#### PROMPT
Within the material below, locate the line with "const grown = LEAVES.map((spec)" and the line with "depsgraph = bpy.context.evaluated_depsgraph_get()", then return those two lines and all lines between them, exactly as written.

# start of RAW DATA

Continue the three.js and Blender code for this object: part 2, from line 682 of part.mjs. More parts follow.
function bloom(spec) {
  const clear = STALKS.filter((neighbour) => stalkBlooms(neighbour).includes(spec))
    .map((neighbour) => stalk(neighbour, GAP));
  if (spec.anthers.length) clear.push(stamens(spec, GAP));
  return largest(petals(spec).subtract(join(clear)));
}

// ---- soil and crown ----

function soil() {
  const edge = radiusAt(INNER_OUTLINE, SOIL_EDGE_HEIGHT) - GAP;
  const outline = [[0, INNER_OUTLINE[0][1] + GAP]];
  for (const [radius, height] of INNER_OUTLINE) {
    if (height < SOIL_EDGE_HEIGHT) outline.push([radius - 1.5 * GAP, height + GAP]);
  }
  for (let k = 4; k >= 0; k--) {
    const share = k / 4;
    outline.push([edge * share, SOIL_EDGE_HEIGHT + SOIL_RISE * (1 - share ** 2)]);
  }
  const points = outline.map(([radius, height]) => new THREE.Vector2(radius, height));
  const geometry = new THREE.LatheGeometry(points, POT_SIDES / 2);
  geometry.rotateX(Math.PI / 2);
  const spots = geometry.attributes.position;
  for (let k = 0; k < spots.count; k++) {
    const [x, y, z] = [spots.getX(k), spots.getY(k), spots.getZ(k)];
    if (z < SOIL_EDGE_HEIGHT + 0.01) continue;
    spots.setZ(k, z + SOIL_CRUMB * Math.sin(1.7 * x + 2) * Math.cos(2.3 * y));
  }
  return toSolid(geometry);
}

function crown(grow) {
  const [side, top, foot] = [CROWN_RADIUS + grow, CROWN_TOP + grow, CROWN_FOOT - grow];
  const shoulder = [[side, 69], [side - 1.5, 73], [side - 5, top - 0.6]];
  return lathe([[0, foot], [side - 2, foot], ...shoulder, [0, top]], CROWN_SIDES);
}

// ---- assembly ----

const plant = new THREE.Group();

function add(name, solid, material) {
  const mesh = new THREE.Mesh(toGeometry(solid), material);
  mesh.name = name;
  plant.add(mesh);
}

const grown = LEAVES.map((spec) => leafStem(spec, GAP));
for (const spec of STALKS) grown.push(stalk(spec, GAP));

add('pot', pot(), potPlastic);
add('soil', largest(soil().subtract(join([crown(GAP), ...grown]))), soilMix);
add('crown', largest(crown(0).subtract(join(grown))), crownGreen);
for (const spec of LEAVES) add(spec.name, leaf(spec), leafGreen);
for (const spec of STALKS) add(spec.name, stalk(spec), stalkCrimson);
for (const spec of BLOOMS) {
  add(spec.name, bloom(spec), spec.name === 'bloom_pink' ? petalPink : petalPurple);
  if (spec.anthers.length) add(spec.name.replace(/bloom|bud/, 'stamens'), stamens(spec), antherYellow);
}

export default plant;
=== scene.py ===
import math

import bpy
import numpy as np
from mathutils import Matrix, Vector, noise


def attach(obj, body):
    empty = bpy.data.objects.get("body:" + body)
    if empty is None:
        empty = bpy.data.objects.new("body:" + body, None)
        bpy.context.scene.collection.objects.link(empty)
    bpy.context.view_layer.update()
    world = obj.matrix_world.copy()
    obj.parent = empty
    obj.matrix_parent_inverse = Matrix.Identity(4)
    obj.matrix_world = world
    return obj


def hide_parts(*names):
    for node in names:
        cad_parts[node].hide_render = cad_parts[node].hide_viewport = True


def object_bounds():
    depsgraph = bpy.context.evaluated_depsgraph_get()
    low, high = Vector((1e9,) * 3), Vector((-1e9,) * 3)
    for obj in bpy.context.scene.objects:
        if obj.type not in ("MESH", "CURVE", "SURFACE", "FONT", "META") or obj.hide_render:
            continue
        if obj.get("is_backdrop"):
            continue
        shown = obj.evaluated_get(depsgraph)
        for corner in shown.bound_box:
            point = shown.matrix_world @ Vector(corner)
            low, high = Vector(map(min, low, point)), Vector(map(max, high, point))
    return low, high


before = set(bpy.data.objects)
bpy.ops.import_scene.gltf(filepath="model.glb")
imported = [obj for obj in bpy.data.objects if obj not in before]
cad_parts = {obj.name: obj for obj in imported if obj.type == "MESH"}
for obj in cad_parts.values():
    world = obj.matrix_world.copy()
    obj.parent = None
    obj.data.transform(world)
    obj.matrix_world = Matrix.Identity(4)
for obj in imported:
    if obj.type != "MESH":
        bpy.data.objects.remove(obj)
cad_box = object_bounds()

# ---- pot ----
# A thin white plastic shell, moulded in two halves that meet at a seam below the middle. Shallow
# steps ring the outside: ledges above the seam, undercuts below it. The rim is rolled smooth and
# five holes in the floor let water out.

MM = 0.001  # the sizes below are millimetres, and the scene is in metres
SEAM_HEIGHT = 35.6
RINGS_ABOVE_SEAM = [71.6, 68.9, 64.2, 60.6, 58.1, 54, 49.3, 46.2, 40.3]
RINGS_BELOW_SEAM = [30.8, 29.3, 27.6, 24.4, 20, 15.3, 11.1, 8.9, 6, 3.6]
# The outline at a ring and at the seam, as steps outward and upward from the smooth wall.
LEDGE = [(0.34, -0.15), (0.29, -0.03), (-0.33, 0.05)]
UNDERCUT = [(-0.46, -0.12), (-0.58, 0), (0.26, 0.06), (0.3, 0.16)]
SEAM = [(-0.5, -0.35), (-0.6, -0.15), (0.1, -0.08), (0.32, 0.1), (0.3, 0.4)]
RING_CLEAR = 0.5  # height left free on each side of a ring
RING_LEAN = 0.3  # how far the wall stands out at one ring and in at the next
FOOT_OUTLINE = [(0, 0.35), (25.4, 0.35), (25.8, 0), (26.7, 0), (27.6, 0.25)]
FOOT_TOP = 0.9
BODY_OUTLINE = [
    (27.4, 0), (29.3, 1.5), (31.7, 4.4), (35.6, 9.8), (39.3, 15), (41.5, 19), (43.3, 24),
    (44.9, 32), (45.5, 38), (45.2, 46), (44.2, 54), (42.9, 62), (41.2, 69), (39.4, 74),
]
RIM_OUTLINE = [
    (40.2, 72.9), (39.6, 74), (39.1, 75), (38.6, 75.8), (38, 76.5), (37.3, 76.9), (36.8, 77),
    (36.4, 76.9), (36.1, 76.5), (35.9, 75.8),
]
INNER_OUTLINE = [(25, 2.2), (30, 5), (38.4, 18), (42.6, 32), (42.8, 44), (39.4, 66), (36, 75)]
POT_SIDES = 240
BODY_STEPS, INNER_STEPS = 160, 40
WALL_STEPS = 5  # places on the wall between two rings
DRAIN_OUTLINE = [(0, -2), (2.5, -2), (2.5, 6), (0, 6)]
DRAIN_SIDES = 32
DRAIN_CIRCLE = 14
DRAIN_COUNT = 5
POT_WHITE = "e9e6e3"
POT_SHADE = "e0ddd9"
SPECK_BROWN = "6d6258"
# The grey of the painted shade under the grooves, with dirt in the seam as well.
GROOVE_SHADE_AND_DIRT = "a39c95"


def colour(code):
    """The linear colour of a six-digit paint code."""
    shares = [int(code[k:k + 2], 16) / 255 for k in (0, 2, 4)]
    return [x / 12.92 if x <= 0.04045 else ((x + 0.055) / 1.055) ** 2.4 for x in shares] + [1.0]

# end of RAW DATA
# start of RAW DATA

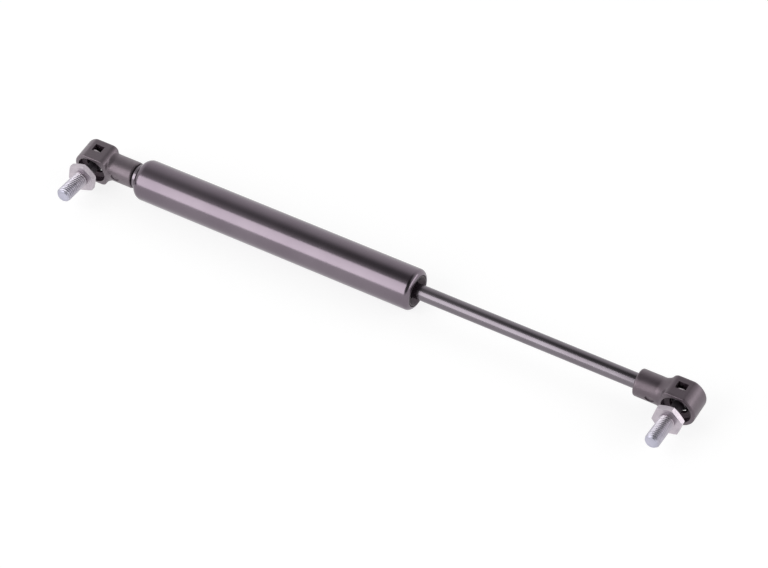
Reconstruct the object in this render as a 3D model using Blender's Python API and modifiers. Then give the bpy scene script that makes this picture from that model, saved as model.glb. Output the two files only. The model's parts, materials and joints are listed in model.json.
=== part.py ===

# end of RAW DATA
# start of RAW DATA

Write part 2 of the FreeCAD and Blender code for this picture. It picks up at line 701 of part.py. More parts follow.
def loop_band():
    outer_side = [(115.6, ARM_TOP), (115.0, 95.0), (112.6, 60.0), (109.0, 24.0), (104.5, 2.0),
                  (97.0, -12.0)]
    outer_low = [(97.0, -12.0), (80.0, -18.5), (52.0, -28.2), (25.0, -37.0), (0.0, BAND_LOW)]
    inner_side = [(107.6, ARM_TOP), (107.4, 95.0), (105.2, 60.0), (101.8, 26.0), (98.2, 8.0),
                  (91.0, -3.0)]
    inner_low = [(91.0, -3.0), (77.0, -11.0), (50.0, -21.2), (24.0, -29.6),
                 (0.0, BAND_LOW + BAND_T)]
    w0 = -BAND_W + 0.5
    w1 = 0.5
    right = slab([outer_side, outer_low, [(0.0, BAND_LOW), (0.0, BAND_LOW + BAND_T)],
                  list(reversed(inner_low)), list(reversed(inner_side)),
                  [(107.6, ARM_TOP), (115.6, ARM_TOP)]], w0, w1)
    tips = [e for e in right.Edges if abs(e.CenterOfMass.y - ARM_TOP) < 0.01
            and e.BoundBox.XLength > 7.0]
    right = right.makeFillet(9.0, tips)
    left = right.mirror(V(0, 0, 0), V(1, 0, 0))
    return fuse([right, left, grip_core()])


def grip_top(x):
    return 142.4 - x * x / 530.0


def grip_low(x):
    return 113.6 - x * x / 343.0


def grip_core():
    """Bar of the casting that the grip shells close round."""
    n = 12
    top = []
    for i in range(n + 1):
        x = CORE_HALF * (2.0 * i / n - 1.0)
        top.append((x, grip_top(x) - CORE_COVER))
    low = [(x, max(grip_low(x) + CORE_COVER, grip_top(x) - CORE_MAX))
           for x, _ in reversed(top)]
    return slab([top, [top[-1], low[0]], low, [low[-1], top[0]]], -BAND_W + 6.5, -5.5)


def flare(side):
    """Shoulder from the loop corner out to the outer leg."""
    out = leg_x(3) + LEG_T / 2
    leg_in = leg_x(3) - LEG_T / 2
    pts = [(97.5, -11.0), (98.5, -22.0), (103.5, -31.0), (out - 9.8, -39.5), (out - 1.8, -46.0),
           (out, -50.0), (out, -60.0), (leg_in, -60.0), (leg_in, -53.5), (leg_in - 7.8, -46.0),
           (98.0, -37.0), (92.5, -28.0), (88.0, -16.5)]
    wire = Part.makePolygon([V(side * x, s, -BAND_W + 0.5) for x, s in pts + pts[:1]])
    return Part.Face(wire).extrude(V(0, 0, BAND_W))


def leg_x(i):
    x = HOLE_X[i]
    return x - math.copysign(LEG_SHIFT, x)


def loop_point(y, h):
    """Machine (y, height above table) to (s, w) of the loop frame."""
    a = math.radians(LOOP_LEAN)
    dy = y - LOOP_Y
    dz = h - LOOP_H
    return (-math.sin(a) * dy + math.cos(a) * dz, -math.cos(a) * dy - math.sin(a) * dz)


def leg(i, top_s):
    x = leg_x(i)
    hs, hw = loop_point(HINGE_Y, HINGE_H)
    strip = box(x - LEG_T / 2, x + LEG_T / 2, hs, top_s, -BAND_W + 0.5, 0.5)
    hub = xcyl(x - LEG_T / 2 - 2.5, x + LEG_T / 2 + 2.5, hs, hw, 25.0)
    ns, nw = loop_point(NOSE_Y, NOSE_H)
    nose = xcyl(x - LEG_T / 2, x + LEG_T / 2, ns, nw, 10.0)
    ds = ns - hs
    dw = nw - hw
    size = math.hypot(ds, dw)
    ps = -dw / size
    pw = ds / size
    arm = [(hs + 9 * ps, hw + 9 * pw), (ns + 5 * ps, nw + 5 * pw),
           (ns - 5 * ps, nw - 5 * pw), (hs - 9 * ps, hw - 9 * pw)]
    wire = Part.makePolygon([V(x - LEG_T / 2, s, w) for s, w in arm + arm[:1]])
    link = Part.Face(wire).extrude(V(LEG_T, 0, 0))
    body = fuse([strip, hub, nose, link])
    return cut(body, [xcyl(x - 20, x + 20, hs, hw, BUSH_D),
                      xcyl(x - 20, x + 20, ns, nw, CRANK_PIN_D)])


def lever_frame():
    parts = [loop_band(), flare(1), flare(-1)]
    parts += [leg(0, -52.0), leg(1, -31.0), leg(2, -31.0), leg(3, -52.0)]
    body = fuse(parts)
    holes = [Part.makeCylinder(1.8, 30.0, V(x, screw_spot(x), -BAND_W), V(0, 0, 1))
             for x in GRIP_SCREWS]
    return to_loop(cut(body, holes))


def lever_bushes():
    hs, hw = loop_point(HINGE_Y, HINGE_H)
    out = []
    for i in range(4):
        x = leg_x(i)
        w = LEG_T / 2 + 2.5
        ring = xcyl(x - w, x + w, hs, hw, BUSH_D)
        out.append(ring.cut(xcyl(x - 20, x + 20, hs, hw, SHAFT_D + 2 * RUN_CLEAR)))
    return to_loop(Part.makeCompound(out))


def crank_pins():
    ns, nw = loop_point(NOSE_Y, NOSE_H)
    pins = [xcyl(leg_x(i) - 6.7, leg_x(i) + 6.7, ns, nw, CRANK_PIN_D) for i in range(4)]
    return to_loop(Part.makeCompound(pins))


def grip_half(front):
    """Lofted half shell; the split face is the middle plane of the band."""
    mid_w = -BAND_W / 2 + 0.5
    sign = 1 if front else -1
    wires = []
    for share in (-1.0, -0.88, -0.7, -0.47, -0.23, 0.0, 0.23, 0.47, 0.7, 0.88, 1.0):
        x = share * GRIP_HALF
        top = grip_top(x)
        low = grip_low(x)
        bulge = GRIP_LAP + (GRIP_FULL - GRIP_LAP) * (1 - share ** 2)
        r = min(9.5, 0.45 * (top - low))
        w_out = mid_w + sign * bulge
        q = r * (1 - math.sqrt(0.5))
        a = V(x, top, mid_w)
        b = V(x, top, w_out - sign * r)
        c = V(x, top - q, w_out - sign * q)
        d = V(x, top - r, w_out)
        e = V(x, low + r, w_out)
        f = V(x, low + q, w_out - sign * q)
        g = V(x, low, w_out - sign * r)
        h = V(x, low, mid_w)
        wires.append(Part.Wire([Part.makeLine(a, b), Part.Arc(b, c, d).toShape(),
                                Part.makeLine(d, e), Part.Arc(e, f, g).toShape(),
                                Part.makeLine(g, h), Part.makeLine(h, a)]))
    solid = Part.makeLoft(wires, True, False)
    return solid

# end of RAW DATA

#### THE REPLY
const grown = LEAVES.map((spec) => leafStem(spec, GAP));
for (const spec of STALKS) grown.push(stalk(spec, GAP));

add('pot', pot(), potPlastic);
add('soil', largest(soil().subtract(join([crown(GAP), ...grown]))), soilMix);
add('crown', largest(crown(0).subtract(join(grown))), crownGreen);
for (const spec of LEAVES) add(spec.name, leaf(spec), leafGreen);
for (const spec of STALKS) add(spec.name, stalk(spec), stalkCrimson);
for (const spec of BLOOMS) {
  add(spec.name, bloom(spec), spec.name === 'bloom_pink' ? petalPink : petalPurple);
  if (spec.anthers.length) add(spec.name.replace(/bloom|bud/, 'stamens'), stamens(spec), antherYellow);
}

export default plant;
=== scene.py ===
import math

import bpy
import numpy as np
from mathutils import Matrix, Vector, noise


def attach(obj, body):
    empty = bpy.data.objects.get("body:" + body)
    if empty is None:
        empty = bpy.data.objects.new("body:" + body, None)
        bpy.context.scene.collection.objects.link(empty)
    bpy.context.view_layer.update()
    world = obj.matrix_world.copy()
    obj.parent = empty
    obj.matrix_parent_inverse = Matrix.Identity(4)
    obj.matrix_world = world
    return obj


def hide_parts(*names):
    for node in names:
        cad_parts[node].hide_render = cad_parts[node].hide_viewport = True


def object_bounds():
    depsgraph = bpy.context.evaluated_depsgraph_get()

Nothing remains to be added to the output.